Masmudur Rahman is a researcher in the Biodesign Center for Immunotherapy, Vaccines and Virotherapy. [The Biodesign Institute at Arizona State University]

The myxoma virus can target and kill cancer cells directly, but more usefully can induce an unusual form of T-cell directed cell death known as autosis. This form of cell death augments two other forms of programmed cancer cell death induced by T cells, known as apoptosis and pyroptosis. The team explained that through their research they observed “a special type of tumor cell death induced by CAR-TMYXV that has not been attributed to any T cell killing mechanism before but may contribute to the exciting observed antitumor potency … differing from classic apoptosis and pyroptosis induced by T cells, this special type of cell death, called autosis, can also mediate a potent type of bystander killing for antigen-negative tumor cells.”

During myxoma-mediated autosis, cancerous cells in the vicinity of those targeted by the therapy are also destroyed in a process known as bystander killing. This effect can considerably enhance the dual therapy’s aggressive eradication of cancer cells, even in notoriously hard-to-treat solid tumors.

A combined myxoma-immunotherapy approach could thus potentially be used to turn so-called “cold tumors,” which fly under the immune system’s radar, into “hot tumors” that immune cells can identify and destroy, allowing CAR-T cells or TCR cells to enter the tumor environment, proliferate, and activate.

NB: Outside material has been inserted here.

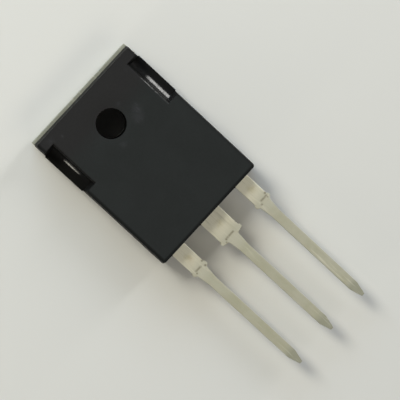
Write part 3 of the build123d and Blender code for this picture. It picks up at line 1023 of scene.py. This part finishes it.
class DIODE_OT_stage(Operator):
    """Lay the pale floor, hang the soft lamps and place the camera"""

    bl_idname = "diode.stage"
    bl_label = "Stage"

    def execute(self, context):
        stage = context.scene.diode_stage
        scene = context.scene
        bm = bmesh.new()
        sheet(bm, -FLOOR_REACH, FLOOR_REACH, -FLOOR_REACH, FLOOR_REACH, 0)
        mesh = bpy.data.meshes.new("floor")
        bm.to_mesh(mesh)
        bm.free()
        mesh.materials.append(paper_paint(stage))
        floor = bpy.data.objects.new("floor", mesh)
        scene.collection.objects.link(floor)

        for name, (*place, power) in LAMPS.items():
            hang_lamp(name, *place, getattr(stage, power))
        scene.world = dim_room(stage.room_light)

        scene.view_settings.view_transform = "Standard"
        camera = bpy.data.cameras.new("camera")
        camera.lens = stage.focal_length
        camera.sensor_width = 36
        camera.clip_start = 0.01
        camera.clip_end = 10
        eye = bpy.data.objects.new("camera", camera)
        scene.collection.objects.link(eye)
        back = Vector((tan(stage.tilt_x), tan(stage.tilt_y), 1)).normalized()
        along = Vector((0, 1, 0))
        along = (along - back * along.dot(back)).normalized()
        across = along.cross(back)
        up = along * cos(stage.roll) + across * sin(stage.roll)
        right = up.cross(back)
        turn = Matrix((right, up, back)).transposed()
        aim = Vector((stage.aim_x, stage.aim_y, 0))
        eye.matrix_world = Matrix.Translation(aim + back * stage.view_distance) @ turn.to_4x4()
        scene.camera = eye
        return {"FINISHED"}


class VIEW3D_PT_diode(Panel):
    """Lists the steps that dress the part."""

    bl_idname = "VIEW3D_PT_diode"
    bl_label = "Power diode"
    bl_space_type = "VIEW_3D"
    bl_region_type = "UI"
    bl_category = "Diode"

    def draw(self, context):
        for step in STEPS:
            self.layout.operator(step.bl_idname)


STEPS = (DIODE_OT_case, DIODE_OT_spreader, DIODE_OT_anode_leads, DIODE_OT_inner_pieces, DIODE_OT_stage)
SETTINGS = {
    "diode_case": DiodeCaseSettings,
    "diode_metal": DiodeMetalSettings,
    "diode_finish": DiodeFinishSettings,
    "diode_stage": DiodeStageSettings,
}


def register():
    for settings in SETTINGS.values():
        bpy.utils.register_class(settings)
    for step in STEPS:
        bpy.utils.register_class(step)
    bpy.utils.register_class(VIEW3D_PT_diode)
    for name, settings in SETTINGS.items():
        setattr(bpy.types.Scene, name, PointerProperty(type=settings))


def unregister():
    for name in SETTINGS:
        delattr(bpy.types.Scene, name)
    bpy.utils.unregister_class(VIEW3D_PT_diode)
    for step in reversed(STEPS):
        bpy.utils.unregister_class(step)
    for settings in reversed(SETTINGS.values()):
        bpy.utils.unregister_class(settings)


def main():
    register()
    bpy.ops.diode.case()
    bpy.ops.diode.spreader()
    bpy.ops.diode.anode_leads()
    bpy.ops.diode.inner_pieces()
    bpy.ops.diode.stage()


if __name__ == "__main__":
    main()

“We uncover an unexpected synergy between T cells and MYXV to bolster solid tumor cell autosis that reinforces tumor clearance,” the team noted. “ … our data suggest the existence of a tumor cell autosis-triggering strategy dependent on MYXV and antigen-programmed CAR-T cells that strategically incorporates MYXV and tumor-specific T cells to overcome therapeutic resistance in solid tumors.”

Rahman further stated, “We are at the edge of discovering newer aspects of the myxoma virus and oncolytic virotherapy. In addition, these findings open the door for testing cancer-killing viruses with other cell-based cancer immunotherapies that can be used in cancer patients.”

The ability to radically reengineer oncolytic viruses like myxoma to target a range of resistant cancers provides a new frontier for the treatment of this devastating disease.